«La Terre dans l’univers»
Le journaliste scientifique français Jacques Léotard est absolument séduit par l’agencement de l’univers. La Gazette de Joliette du 5 septembre 1889 lui donne la parole.
Isolé au sein de l’espace sans limites qui s’étend en toutes directions autour de lui, roulant dans l’immensité des plaines éthérées, avec la vitesse formidable de trente kilomètres par seconde, autour d’un soleil flamboyant dont la masse géante le fascine et l’attire, il est un astre connu de tous ! Cet astre, c’est la Terre !
Oui, nous habitons un astre du ciel, un grain de sable, une goutte d’eau perdue dans le désert, dans l’océan de l’univers infini…
C’est là, sur cette atome minuscule, jouet de onze mouvements principaux, que s’étendent nos mers et nos continents; là s’agitent un milliard et demi d’hommes en proie à mille passions diverses.
Entraînées comme la Terre par l’irrésistible puissance de la gravitation, comme celle d’enfants dociles du Soleil, qui les engendra tour à tour, sept autres grandes planètes : Mercure, Vénus, Mars, dont les masses individuelles sont inférieures à celle de notre globe; Jupiter, Saturne, Uranus et Neptune, près desquelles notre monde n’est qu’une modeste fourmilière, décrivant une orbite elliptique autour de l’astre rayonnant qui leur prodigue la lumière, la chaleur et la vie.
À ce vaste cortège du Soleil se joignent 284 petites planètes, mondes infimes qui se meuvent entre Mars et Jupiter, et des millions de comètes, vagabondes, affolées, que l’attraction magnétique du Soleil cueille dans l’espace et qui parcourent sous la puissante énergie des ellipses extrêmement allongées ou d’interminables paraboles.
Il existe en outre dans l’archipel céleste qui compose le système auquel appartient la Terre, située entre Vénus et Mars, vingt lunes ou satellites de planètes, qui sont ainsi répartis : Terre, 1; Mars, 2; Jupiter, 4; Saturne, 8; Uranus, 4; Neptune, 1.
Tout ce magnifique groupe est animé lui-même d’un mouvement d’ensemble, car le Soleil, son centre, se dirige vers la constellation d’Hercule, à raison de dix kilomètres par secondes, et planètes, comètes, satellites, attachés à ses pas, le suivent docilement dans sa course rapide.
Loin, bien loin de nous, séparées par d’incommensurables espaces, semées au sein de l’infini comme d’innombrables fleurs dans de splendides parterres rayonnant par millions, les étoiles, soleils géants, centres de systèmes planétaires analogues au nôtre, dont le grandiose ensemble compose la nébuleuse de la Voie lactée dans la partie centrale de laquelle nous gravitons.
Plus loin, plus loin encore dans les noires profondeurs de l’espace insondable, les blanches nébuleuses, vastes réunions de brillants soleils, s’étendent à des millions de milliards de lieues de la Terre !
Et à chaque seconde qui sonne à l’horloge de l’éternité, dans un ordre parfait qu’aucune puissance ne peut rompre, des légions incalculables de corps célestes, masses colossales lancées dans le tourbillon de l’univers, enchevêtrent leurs routes à travers l’infini sans jamais rompre l’harmonie générale.
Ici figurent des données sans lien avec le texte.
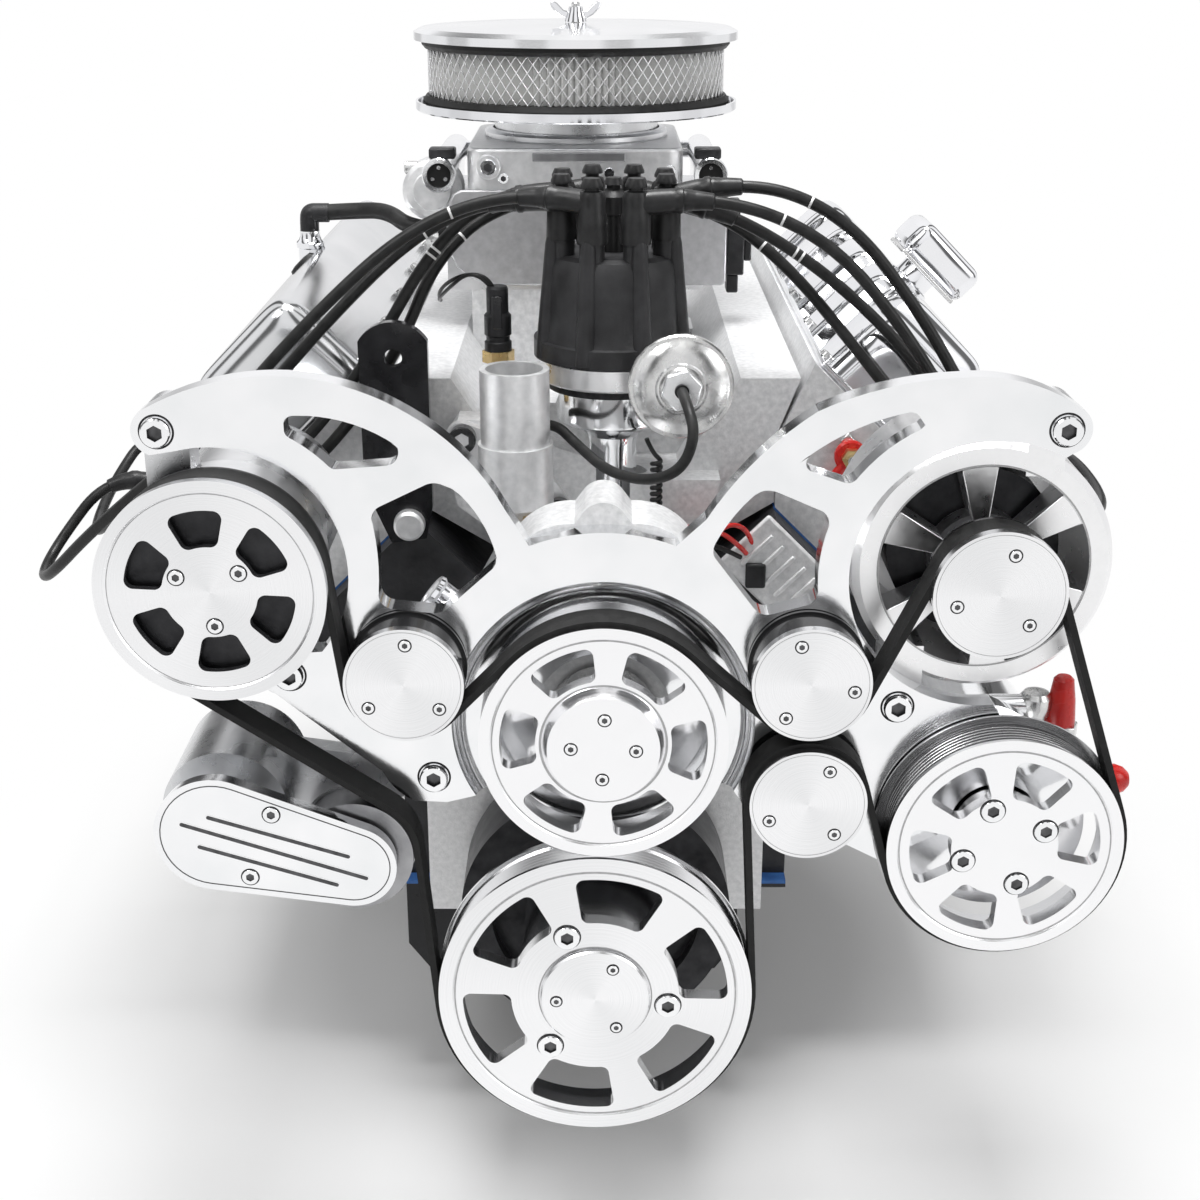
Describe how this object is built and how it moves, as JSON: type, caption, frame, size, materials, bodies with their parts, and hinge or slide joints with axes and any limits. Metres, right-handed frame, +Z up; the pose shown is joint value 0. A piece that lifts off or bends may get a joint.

Tous, et parmi eux le modeste globe qui porte notre orgueilleuse humanité, courant avec une rapidité vertigineuse, près de laquelle la vitesse des projectiles du canon égale la marche de la lourde tortue comparée à celle de la locomotive aux ailes de feu.
Et l’arbre de la vie, de la vie universelle, étend sur eux ses ramifications immenses.